Start of Dataset excerpt
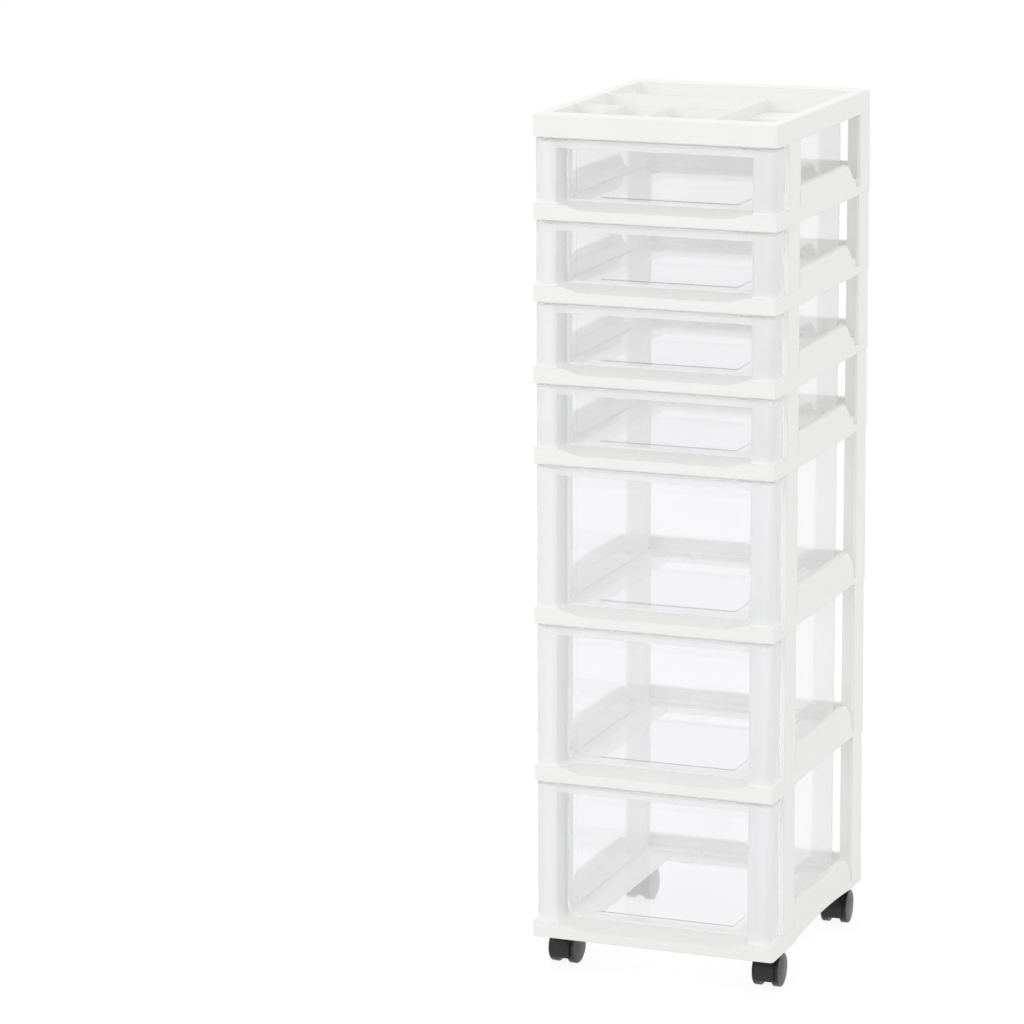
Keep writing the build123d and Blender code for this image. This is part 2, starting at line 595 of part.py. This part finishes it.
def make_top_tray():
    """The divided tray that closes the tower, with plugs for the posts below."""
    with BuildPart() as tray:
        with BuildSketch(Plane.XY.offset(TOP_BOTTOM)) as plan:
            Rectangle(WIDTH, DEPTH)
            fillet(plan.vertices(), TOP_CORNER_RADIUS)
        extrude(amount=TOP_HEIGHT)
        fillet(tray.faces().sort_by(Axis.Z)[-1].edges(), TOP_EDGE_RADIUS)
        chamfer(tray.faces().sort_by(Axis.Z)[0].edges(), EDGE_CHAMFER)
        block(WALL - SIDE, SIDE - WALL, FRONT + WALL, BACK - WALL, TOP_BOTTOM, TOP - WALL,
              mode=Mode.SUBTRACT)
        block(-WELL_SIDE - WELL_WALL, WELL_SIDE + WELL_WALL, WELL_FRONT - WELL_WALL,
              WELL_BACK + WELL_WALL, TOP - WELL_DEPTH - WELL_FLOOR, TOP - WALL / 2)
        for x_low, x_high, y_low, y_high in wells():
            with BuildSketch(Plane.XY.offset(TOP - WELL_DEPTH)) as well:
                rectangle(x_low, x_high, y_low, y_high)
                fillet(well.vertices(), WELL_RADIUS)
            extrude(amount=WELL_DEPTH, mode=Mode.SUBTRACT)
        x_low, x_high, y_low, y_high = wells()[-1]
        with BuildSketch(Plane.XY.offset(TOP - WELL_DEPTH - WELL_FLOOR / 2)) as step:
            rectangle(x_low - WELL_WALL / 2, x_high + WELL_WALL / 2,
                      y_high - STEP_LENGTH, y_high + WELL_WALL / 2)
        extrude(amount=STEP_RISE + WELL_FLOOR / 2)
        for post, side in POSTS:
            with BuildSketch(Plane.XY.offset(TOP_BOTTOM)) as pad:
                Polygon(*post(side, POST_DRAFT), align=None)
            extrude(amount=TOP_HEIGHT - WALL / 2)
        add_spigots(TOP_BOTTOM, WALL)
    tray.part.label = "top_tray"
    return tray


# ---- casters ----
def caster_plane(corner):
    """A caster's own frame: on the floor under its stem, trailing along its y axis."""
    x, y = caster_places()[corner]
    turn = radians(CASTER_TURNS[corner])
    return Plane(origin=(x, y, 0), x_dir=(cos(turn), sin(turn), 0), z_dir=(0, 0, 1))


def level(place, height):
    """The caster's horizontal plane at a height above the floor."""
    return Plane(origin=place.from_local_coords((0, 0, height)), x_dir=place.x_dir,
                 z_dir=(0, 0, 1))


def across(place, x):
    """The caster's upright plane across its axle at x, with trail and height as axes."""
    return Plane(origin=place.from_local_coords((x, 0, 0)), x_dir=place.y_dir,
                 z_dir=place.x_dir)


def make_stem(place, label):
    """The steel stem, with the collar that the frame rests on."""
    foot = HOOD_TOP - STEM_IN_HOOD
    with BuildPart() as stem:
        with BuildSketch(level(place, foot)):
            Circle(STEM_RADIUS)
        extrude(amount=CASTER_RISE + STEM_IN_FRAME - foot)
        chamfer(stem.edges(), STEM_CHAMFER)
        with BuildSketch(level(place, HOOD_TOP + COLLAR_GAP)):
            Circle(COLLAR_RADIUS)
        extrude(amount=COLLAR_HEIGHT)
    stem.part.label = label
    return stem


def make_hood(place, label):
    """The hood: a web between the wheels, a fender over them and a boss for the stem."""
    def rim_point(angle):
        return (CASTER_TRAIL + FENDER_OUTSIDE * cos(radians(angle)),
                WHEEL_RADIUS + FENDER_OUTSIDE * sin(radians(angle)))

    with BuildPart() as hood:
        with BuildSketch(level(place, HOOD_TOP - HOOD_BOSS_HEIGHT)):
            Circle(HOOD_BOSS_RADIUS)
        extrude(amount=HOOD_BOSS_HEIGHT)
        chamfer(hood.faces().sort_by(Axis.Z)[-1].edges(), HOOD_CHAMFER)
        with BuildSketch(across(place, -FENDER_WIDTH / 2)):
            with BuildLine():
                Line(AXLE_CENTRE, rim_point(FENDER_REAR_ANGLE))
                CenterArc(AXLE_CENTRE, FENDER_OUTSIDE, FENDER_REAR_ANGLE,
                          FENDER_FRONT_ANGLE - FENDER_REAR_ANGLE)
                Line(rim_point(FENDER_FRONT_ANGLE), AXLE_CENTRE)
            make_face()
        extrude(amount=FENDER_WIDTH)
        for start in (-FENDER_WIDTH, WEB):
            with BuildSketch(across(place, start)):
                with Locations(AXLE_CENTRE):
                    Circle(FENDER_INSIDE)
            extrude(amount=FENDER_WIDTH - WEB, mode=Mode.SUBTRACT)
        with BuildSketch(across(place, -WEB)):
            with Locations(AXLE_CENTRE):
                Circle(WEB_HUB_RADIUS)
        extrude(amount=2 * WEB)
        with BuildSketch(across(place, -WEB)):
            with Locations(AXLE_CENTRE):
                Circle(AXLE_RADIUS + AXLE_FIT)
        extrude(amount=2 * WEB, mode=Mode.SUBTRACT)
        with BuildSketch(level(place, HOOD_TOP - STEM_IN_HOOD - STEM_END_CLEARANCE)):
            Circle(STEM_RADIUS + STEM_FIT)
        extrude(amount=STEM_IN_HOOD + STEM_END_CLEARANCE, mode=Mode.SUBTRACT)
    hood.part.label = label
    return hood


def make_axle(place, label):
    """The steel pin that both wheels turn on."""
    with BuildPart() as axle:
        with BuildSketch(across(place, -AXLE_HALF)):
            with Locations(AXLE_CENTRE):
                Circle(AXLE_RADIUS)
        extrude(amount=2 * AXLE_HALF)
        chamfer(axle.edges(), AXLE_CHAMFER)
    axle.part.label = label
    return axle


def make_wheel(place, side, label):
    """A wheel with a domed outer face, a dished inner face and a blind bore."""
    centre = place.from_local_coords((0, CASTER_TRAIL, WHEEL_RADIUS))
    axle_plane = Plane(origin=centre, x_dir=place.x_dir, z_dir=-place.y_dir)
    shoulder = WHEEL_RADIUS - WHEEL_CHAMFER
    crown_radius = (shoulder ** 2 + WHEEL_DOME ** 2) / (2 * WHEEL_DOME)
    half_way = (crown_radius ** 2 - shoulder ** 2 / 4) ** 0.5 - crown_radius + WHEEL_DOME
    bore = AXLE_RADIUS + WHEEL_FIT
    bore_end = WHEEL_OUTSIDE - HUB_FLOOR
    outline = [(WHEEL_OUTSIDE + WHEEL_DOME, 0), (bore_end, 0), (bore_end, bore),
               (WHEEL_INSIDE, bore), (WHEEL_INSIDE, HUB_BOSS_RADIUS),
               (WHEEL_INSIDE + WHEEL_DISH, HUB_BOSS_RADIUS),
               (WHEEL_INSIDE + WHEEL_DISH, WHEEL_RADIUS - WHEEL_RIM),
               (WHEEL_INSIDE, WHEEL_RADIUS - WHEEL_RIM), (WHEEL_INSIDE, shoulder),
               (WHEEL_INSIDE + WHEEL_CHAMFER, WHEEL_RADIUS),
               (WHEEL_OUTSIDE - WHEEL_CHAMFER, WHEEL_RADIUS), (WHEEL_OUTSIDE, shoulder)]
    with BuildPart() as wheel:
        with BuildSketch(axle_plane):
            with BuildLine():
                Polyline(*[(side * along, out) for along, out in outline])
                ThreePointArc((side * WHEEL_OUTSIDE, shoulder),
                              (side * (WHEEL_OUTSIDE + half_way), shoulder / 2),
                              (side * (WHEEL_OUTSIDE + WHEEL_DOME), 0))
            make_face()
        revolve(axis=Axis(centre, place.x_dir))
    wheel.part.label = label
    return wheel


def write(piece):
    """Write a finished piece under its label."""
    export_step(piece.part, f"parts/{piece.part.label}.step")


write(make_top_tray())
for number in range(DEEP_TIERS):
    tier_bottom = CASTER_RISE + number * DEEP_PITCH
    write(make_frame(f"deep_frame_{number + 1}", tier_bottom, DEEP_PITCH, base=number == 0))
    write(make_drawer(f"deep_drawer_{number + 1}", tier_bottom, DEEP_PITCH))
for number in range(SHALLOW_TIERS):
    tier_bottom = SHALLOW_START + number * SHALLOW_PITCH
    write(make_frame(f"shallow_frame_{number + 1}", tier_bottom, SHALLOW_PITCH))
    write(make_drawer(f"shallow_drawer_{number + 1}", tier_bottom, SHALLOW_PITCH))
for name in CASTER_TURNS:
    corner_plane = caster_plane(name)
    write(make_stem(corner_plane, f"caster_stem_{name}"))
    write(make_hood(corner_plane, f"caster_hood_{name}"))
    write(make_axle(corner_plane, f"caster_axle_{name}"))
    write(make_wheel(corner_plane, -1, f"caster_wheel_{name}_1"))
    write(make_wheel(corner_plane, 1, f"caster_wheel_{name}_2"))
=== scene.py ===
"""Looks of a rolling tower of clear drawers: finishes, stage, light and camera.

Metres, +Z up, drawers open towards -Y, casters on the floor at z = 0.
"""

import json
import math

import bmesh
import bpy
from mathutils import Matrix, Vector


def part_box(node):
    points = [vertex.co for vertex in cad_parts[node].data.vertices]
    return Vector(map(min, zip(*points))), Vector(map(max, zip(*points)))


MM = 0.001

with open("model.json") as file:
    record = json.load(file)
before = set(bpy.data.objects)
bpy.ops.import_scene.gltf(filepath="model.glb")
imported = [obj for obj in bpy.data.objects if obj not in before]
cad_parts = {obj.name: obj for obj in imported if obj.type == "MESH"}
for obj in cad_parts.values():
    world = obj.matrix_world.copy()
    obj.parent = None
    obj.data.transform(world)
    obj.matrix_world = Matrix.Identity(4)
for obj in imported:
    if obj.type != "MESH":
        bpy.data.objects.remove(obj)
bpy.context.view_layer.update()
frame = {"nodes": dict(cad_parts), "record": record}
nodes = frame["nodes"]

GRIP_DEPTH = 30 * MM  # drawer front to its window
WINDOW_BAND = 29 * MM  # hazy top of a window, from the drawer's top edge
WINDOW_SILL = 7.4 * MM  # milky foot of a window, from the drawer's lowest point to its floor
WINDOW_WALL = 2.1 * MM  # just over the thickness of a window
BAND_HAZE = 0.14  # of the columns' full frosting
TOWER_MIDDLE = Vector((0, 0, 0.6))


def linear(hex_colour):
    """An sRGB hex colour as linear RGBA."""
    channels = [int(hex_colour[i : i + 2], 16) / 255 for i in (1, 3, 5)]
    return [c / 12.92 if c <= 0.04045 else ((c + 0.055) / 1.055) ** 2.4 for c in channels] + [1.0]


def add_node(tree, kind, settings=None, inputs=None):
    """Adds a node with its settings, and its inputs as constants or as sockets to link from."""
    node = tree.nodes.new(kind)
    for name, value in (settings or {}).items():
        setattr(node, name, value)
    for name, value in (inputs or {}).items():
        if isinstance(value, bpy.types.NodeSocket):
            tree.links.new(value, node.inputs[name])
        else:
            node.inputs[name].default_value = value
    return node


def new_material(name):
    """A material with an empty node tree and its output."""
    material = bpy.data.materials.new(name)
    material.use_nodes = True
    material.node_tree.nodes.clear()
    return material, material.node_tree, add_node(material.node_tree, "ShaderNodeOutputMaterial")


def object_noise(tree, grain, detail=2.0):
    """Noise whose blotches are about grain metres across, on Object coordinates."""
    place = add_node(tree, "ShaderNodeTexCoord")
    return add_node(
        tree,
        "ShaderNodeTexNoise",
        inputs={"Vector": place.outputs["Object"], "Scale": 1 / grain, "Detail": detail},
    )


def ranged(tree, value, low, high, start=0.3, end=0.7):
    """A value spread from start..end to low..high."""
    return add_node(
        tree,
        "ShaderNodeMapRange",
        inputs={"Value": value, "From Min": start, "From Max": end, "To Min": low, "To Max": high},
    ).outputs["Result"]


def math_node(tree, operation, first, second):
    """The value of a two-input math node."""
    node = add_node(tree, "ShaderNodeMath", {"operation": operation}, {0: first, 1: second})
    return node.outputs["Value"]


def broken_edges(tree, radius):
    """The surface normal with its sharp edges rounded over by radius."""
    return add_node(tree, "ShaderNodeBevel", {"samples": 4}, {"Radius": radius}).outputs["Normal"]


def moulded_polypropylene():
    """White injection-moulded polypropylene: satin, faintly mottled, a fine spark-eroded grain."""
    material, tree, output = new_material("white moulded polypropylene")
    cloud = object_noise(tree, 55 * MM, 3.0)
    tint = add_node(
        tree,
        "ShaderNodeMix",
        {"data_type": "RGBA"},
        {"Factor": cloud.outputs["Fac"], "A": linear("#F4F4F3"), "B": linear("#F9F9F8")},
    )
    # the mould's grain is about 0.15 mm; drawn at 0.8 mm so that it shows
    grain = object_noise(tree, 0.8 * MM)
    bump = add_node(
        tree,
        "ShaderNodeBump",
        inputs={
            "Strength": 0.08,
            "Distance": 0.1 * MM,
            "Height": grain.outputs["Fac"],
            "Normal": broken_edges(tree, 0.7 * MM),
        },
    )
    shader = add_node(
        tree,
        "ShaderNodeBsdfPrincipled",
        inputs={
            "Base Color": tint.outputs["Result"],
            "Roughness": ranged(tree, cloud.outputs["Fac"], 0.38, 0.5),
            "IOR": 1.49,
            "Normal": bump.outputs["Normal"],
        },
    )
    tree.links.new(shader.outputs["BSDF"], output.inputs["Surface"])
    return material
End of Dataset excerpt
* Task requirements:
Look above for the line that contains "write(make_top_tray())". Starting there, transcribe every line exactly until you have copied the line that contains "imported = [obj".

* Answer to the problem:
write(make_top_tray())
for number in range(DEEP_TIERS):
    tier_bottom = CASTER_RISE + number * DEEP_PITCH
    write(make_frame(f"deep_frame_{number + 1}", tier_bottom, DEEP_PITCH, base=number == 0))
    write(make_drawer(f"deep_drawer_{number + 1}", tier_bottom, DEEP_PITCH))
for number in range(SHALLOW_TIERS):
    tier_bottom = SHALLOW_START + number * SHALLOW_PITCH
    write(make_frame(f"shallow_frame_{number + 1}", tier_bottom, SHALLOW_PITCH))
    write(make_drawer(f"shallow_drawer_{number + 1}", tier_bottom, SHALLOW_PITCH))
for name in CASTER_TURNS:
    corner_plane = caster_plane(name)
    write(make_stem(corner_plane, f"caster_stem_{name}"))
    write(make_hood(corner_plane, f"caster_hood_{name}"))
    write(make_axle(corner_plane, f"caster_axle_{name}"))
    write(make_wheel(corner_plane, -1, f"caster_wheel_{name}_1"))
    write(make_wheel(corner_plane, 1, f"caster_wheel_{name}_2"))
=== scene.py ===
"""Looks of a rolling tower of clear drawers: finishes, stage, light and camera.

Metres, +Z up, drawers open towards -Y, casters on the floor at z = 0.
"""

import json
import math

import bmesh
import bpy
from mathutils import Matrix, Vector


def part_box(node):
    points = [vertex.co for vertex in cad_parts[node].data.vertices]
    return Vector(map(min, zip(*points))), Vector(map(max, zip(*points)))


MM = 0.001

with open("model.json") as file:
    record = json.load(file)
before = set(bpy.data.objects)
bpy.ops.import_scene.gltf(filepath="model.glb")
imported = [obj for obj in bpy.data.objects if obj not in before]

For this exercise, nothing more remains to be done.